Sprung also hopes to advocate for affinity spaces in the Bryan Center, which have been replaced by the Career Center and moved to the second floor.
Sprung said that “the answer [to change] is not to give up. The answer is to go to the students, do town halls, write op-eds in The Chronicle. Get the voice and perspective out there.”
“Not to be cliche, but I love Duke. And I put so many hours of free labor into administrative work and other things to try and make the school a better place,” Sprung said. “I guess this is just the next step. I want to make sure that the issues that I really feel are critical to the success and health of future students in the school are being put in place.”
Nicholas Chrapliwy, Trinity ‘22 and Quad Identity Team director, spoke to Sprung’s ability to be an effective president.
“Since the very beginning, he has demonstrated an unparalleled grasp of the Duke landscape and how this institution measures up to our peers in the wider world of higher education.

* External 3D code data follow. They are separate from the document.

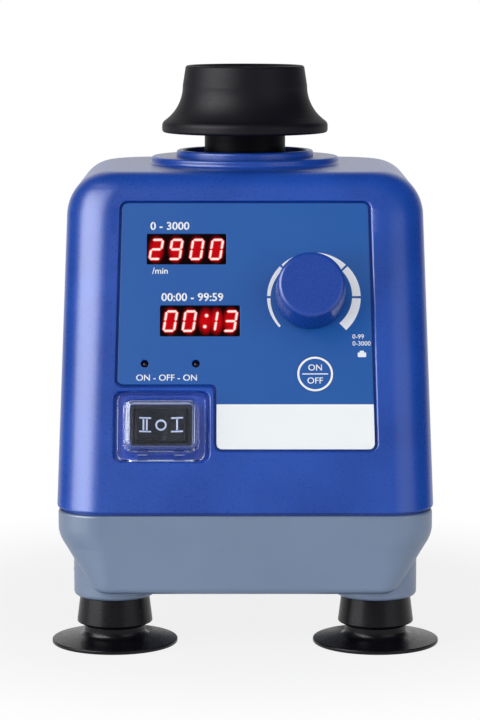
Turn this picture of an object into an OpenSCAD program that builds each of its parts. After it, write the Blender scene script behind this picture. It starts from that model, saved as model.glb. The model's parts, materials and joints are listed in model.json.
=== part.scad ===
// Bench-top vortex mixer: sloped control panel, orbiting rubber touch cup on a sprung motor carriage.
// Millimetres. Origin on the bench below the middle of the housing, +Z up, control panel facing -Y.

/* [Housing] */
// Width of the housing at the seam
housing_w = 125; // [120:1:135]
// Depth of the housing at the seam
housing_d = 155; // [150:1:165]
// Height of the housing from the seam to its flat top
housing_h = 108.7; // [107:0.1:116]
// Wall thickness of the moulded housing and base
wall = 3; // [2.6:0.1:3.4]
// Mould draft of the sides and back, in degrees
draft = 1; // [0.5:0.1:1.5]
// Lean of the control face from the vertical, in degrees
face_tilt = 23; // [21:0.5:25]
// Radius of the upright corners
corner_r = 15; // [12:0.5:17]
// Radius of the top edges at the sides
side_edge_r = 15; // [13:0.5:17]
// Radius of the top edge above the control face
front_edge_r = 9.5; // [8:0.5:11]
// Radius of the top edge at the back
rear_edge_r = 20; // [17:0.5:21]
// Distance of the drive axis from the back of the housing
axis_back = 56; // [54.5:0.5:58]

/* [Collar] */
// Diameter of the low step around the collar
step_d = 66.4; // [62:0.2:70]
// Height of the low step
step_h = 2.5; // [2:0.1:3.5]
// Outer diameter of the collar ring's flange
collar_d = 48.6; // [47.6:0.2:54]
// Height of the flange above the step
collar_h = 2.2; // [1.8:0.1:3]
// Inner diameter of the collar ring
collar_bore_d = 44.1; // [43.6:0.1:45]
// Thickness of the collar ring's sleeve
sleeve_t = 1.35; // [1.2:0.05:1.6]
// Depth of the well below the collar's top
well_depth = 13.2; // [12.6:0.1:14]
// Thickness of the drain lip around the opening in the well's floor
well_lip_t = 1.5; // [1.2:0.1:2]
// Height of the drain lip
well_lip_h = 2.2; // [1.8:0.1:2.4]

/* [Base] */
// Set-back of the base's sides from the housing's sides
base_inset = 0.4; // [0.3:0.1:1]
// Height of the base tray below the seam
base_h = 27.3; // [26.5:0.1:30]
// Height of the upright band at the tray's sides
base_band_h = 9.4; // [8:0.1:10]
// How far each side slants inward below the band
base_slant = 12.6; // [11:0.1:13.5]
// Height of the rounding between the band and the slant
base_blend = 3.2; // [2:0.1:4]
// Corner radius at the tray's lower edge
base_corner_r = 5; // [4.5:0.1:7]
// Radius of the tray's lower front and rear edges
base_edge_r = 2.5; // [2:0.1:3]
// Depth and height of the shadow groove at the seam
seam_groove = 0.6; // [0.4:0.1:0.9]
// Diameter of the foot bosses
boss_d = 27.1; // [26:0.1:28]
// How far the foot bosses stand out below the tray
boss_drop = 3.2; // [2.6:0.1:4]
// Distance of the foot axes from the housing's sides, front and back
foot_inset = 18.8; // [18:0.1:20]

/* [Feet] */
// Height of a suction foot
foot_h = 16.3; // [15:0.1:18]
// Diameter of the suction disc
disc_d = 42.6; // [40:0.2:44]
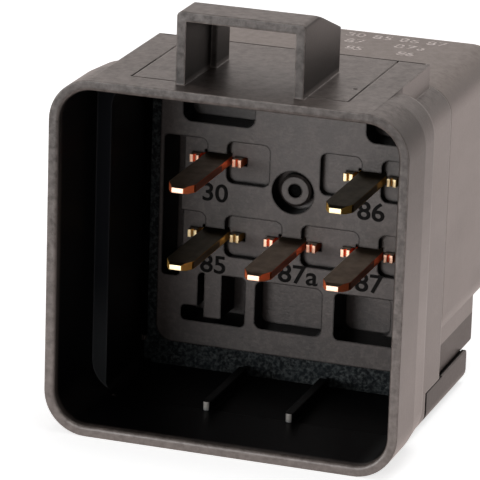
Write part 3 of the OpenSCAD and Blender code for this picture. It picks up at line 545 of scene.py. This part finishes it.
# ---- Moulded numbers and print ----

def marking(name, words, size, place, turn, depth, ink, spacing=1.0, heavy=0.0):
    """Text set as a thin solid.

    place is the lower left corner of the first figure, spacing the share of the font's own
    pitch, and heavy the width added along each stroke.
    """
    curve = bpy.data.curves.new(name, "FONT")
    curve.body = words
    curve.size = size
    curve.extrude = depth / 2
    curve.bevel_depth = depth * 0.12
    curve.space_character = spacing
    curve.offset = heavy
    curve.materials.append(ink.material)
    text = bpy.data.objects.new(name, curve)
    scene.collection.objects.link(text)
    text.matrix_world = Matrix.Translation(place) @ turn
    bpy.context.view_layer.update()
    shaped = text.evaluated_get(bpy.context.evaluated_depsgraph_get())
    mesh = bpy.data.meshes.new_from_object(shaped)
    mesh.transform(text.matrix_world)
    bpy.data.objects.remove(text)
    solid = bpy.data.objects.new(name, mesh)
    scene.collection.objects.link(solid)
    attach(solid, "base")


def moulded_numbers():
    """Terminal numbers under the blades, standing on the header face."""
    # The near black of the numbers is painted shade of their relief
    ink = number_shade()
    widen = Matrix.Diagonal((1.1, 1, 1, 1))
    upright = Matrix.Rotation(math.radians(90), 4, "X") @ widen
    depth, heavy = 0.08 * MM, 0.03 * MM
    sunk = 0.02 * MM
    # Words, left edge, foot of the figures and size, in mm
    places = (
        ("30", -9.55, 0.95, 2.6),
        ("86", 6.85, 1.05, 2.65),
        ("85", -9.5, -6.6, 2.6),
        ("87a", -1.2, -6.55, 2.7),
        ("87", 6.9, -6.45, 2.7),
    )
    for words, x, z, size in places:
        place = Vector((x * MM, HEADER_FACE - sunk, z * MM))
        marking("number_" + words, words, size * MM, place, upright, depth, ink,
                heavy=heavy)


def cover_print():
    """Terminal numbers in three rows near the rear edge of the cover's top."""
    ink = print_ink()
    flat = Matrix.Identity(4)
    depth, heavy = 0.008 * MM, 0.025 * MM
    rear, top = COVER_HIGH[1], COVER_HIGH[2] + depth / 2
    # Name, words, left edge, distance from the rear edge and size in mm, spacing
    groups = (
        ("print_a", "30 85 86 87", 0.35, 3.9, 2.05, 1.08),
        ("print_b", "87", 1.0, 6.4, 2.1, 1.0),
        ("print_c", "87a", 6.3, 6.5, 2.1, 1.15),
        ("print_d", "85", 1.9, 9.1, 2.0, 0.9),
        ("print_e", "86", 7.3, 9.1, 2.0, 0.9),
    )
    for name, words, x, back, size, spacing in groups:
        place = Vector((x * MM, rear - back * MM, top))
        marking(name, words, size * MM, place, flat, depth, ink,
                spacing, heavy)


# ---- Stage ----

def make_floor():
    """White floor: plain for the light, clear white to the camera.

    In reflections it is a warm white, which fades in front of the object.
    """
    m = Material("floor_white")
    m.colour(grey(0.80))
    m.feed(m.shader.inputs["Roughness"], 0.9)
    path = m.add("LightPath").outputs
    to_camera = path["Is Camera Ray"]
    ahead = m.math("MULTIPLY", m.axis("Y"), -1.0)
    near = m.rest(m.step(ahead, *FLOOR_FADE))
    share = m.math("ADD", m.both(near, 1 - FLOOR_FAR_GLOSS), FLOOR_FAR_GLOSS)
    glow = m.math("ADD", m.both(to_camera, FLOOR_GLOW), m.both(path["Is Glossy Ray"], share))
    m.feed(m.shader.inputs["Emission Color"], m.mix(to_camera, srgb(255, 232, 224), WHITE))
    m.feed(m.shader.inputs["Emission Strength"], glow)
    mesh = bpy.data.meshes.new("floor")
    low = cad_box[0][2] - FLOOR_DROP
    corners = [(x * FLOOR_HALF, y * FLOOR_HALF, low)
               for x, y in ((-1, -1), (1, -1), (1, 1), (-1, 1))]
    mesh.from_pydata(corners, [], [(0, 1, 2, 3)])
    floor = bpy.data.objects.new("floor", mesh)
    mesh.materials.append(m.material)
    scene.collection.objects.link(floor)


def light_world():
    """Plain dim light on the object; white to the camera and warm white in reflections."""
    world = bpy.data.worlds.new("studio")
    scene.world = world
    world.use_nodes = True
    w = Nodes(world.node_tree)
    background = world.node_tree.nodes["Background"]
    path = w.add("LightPath").outputs
    shown = w.either(path["Is Camera Ray"], path["Is Glossy Ray"])
    w.feed(background.inputs["Strength"], w.spread(shown, WORLD_LIGHT, 1.0))
    tint = w.mix(path["Is Glossy Ray"], WHITE, srgb(255, 244, 239))
    w.feed(background.inputs["Color"], tint)


def soft_light(name, place, size, power):
    data = bpy.data.lights.new(name, "AREA")
    data.shape = "RECTANGLE"
    data.size, data.size_y = size
    data.energy = power
    light = bpy.data.objects.new(name, data)
    scene.collection.objects.link(light)
    light.location = place
    aim = Vector(LIGHT_AIM) - Vector(place)
    light.rotation_euler = aim.to_track_quat("-Z", "Y").to_euler()


def make_camera():
    place, aim = Vector(CAMERA_PLACE) * MM, Vector(CAMERA_AIM) * MM
    data = bpy.data.cameras.new("camera")
    data.lens = CAMERA_LENS
    data.sensor_width = 36
    data.clip_start = 0.01
    data.clip_end = 20
    camera = bpy.data.objects.new("camera", data)
    scene.collection.objects.link(camera)
    camera.location = place
    look = (aim - place).to_track_quat("-Z", "Y").to_matrix()
    roll = Matrix.Rotation(math.radians(CAMERA_ROLL), 3, "Z")
    camera.rotation_euler = (look @ roll).to_euler()
    scene.camera = camera


make_camera()
dress_nodes()
moulded_numbers()
cover_print()
make_floor()
light_world()
soft_light("front", **FRONT_LIGHT)
soft_light("top", **TOP_LIGHT)
scene.view_settings.view_transform = "Standard"
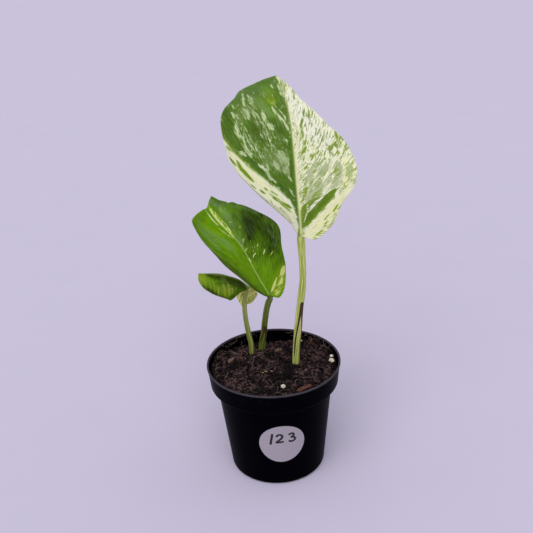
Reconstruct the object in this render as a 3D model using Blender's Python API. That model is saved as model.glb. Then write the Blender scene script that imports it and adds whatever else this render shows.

He’s one of the rare undergraduates capable of looking at Duke from a ten thousand foot view while also seeing it up close as a student himself,” Chrapliwy wrote in an email to The Chronicle. “No other student at Duke combines so much breadth of institutional knowledge with the leadership abilities to create real change in the way we do things.”
Junior Ray Lennon, who met Sprung in his first week at Duke when they sat next to each other in Marketplace, wrote, “I’ve witnessed him serve as a leader personally, academically and in his countless extracurricular involvements.”
“Even among the peers I’ve met at Duke, Robert stands alone as the most driven and passionate. Anyone who has met him can attest to his relentless commitment to his Duke communities and his enthusiasm for campus events,” he added.